Riyad Capital: Outlook for Saudi Arabia in 2018

Published 08 January 2018

Tagged Under: Cemtech demand Saudi Arabia 

Riyad Capital will present its outlook for the Saudi Arabian cement industry in 2018 at Cemtech Middle East & Africa held between 17-20 February 2018 at the JW Marriott Marquis, Dubai, UAE. Santhosh Balakrishnan, assistant vice president of research, explains to ICR what to expect in the year ahead. 

ICR: What impact will the ‘Saudi Vision 2030’ initiative have on the cement industry? Will we see the effects of this plan by 2018, or will it come to fruition later?

Santhosh Balakrishnan (SB): In our view, the impact will be positive, but it’s difficult to quantify at this point for a period that is 12 years from now. The government is adopting plans to be less dependent on oil, which suggests that domestic spending could elevate and raise cement demand.

ICR: Some clinker lines have stopped in Saudi Arabia recently due to high inventory and lower demand. Are you expecting to see further temporary stoppages of clinker lines throughout 2018 and what financial impact could this have?

SB: Most of the producers which have taken the brunt of low demand have already resorted to stopping clinker production lines. We expect another 5-10 per cent cut in clinker production, which is the base case in our view. However, companies cannot go beyond the threshold level, at which point cheap fuel access would not be recompensated by Aramco.

The 2016-17 numbers suggest that a 10 per cent cut in production resulted in a 200-300bps drop in operating margins.

ICR: Arabian Cement Co (3.8Mta) and Al Safwa (2.2Mta) were discussing a potential merger and have signed an exclusivity deal. Will this deal happen, and are there sufficient incentives in Saudi Arabia to encourage future mergers?

SB: A consolidation move is welcome at this point in time, but both Arabian Cement and Al Safwa have called off the deal. We expect this to re-emerge as valuations for smaller players have hit bottom and are below greenfield project valuations, meaning it has become very attractive.

Unless the companies in the same market consolidate, we do not expect big synergies. While promoter shareholders are common in a few companies, a strategy to consolidate helps for accounting synergies and not operational synergies.

ICR: Could the surplus cement be exported to resolve the demand and supply mismatch that is highlighted in Riyad Capital’s recent report? How much of an issue is the high export tax?
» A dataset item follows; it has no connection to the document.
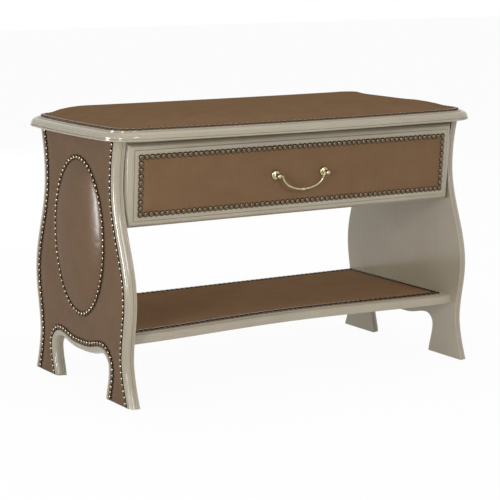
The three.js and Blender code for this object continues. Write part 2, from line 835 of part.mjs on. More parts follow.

SB: The government recently reduced the export fee by 50 per cent from SAR85-133/t (USS21-35/t), which is a welcome move. However, the target export markets do not support the prevailing export price level, after adding taxes and transportation costs, which is in the range of SAR320-340/t (USS85-91/t) in neighbouring countries. Additionally, the pace of reconstruction could be delayed in areas where the geopolitical risk is high, which may undermine any growth in export demand.

ICR: Saudi Arabia is looking to shift its focus away from the oil industry. How will this affect the cement industry in 2018?

SB: The economy is now focussed on diversification. The 2018 budget has put an emphasis on capex spending in infrastructure. This is a relief which should reach the cement sector in the coming months.

There are several other reasons for the positive outlook for the industry in 2018, such as the announcement of Neom, a new planned city, which will border the Red Sea coastline, and signs of easing tension in neighbouring markets.

In summary, the end of curtailed spending seen between 2014-17 has had investor sentiments high since the third quarter, but the timing and execution of spending is awaited.

All these factors are positive signals for the upcoming year, not ignoring the impact of VAT, utility hikes, transportation costs and a higher expat levy. There is no immediate demand push expected, but consumption could stabilise at 46-47Mt in 2018.

ICR: How does your outlook for 2018 differ from the outlook of previous years?

SB: Since 2014, when the oil bear market started, cement demand has been rapidly decreasing and the industry suffered from opacity in government spending. As we discussed at Cemtech MEA 2017, there were no green shoots to be seen, which therefore resulted in our neutral outlook for the period. However, our outlook for the year ahead is more upbeat, moving from neutral to positive.

Financially speaking, the overall sector saw a 26 per cent fall in 2017 in market capitalisation, taking 2014-17 returns to -52 per cent. While the fundamental signs for a further rally are not seen at present, the worst of the downturn is ending in our view.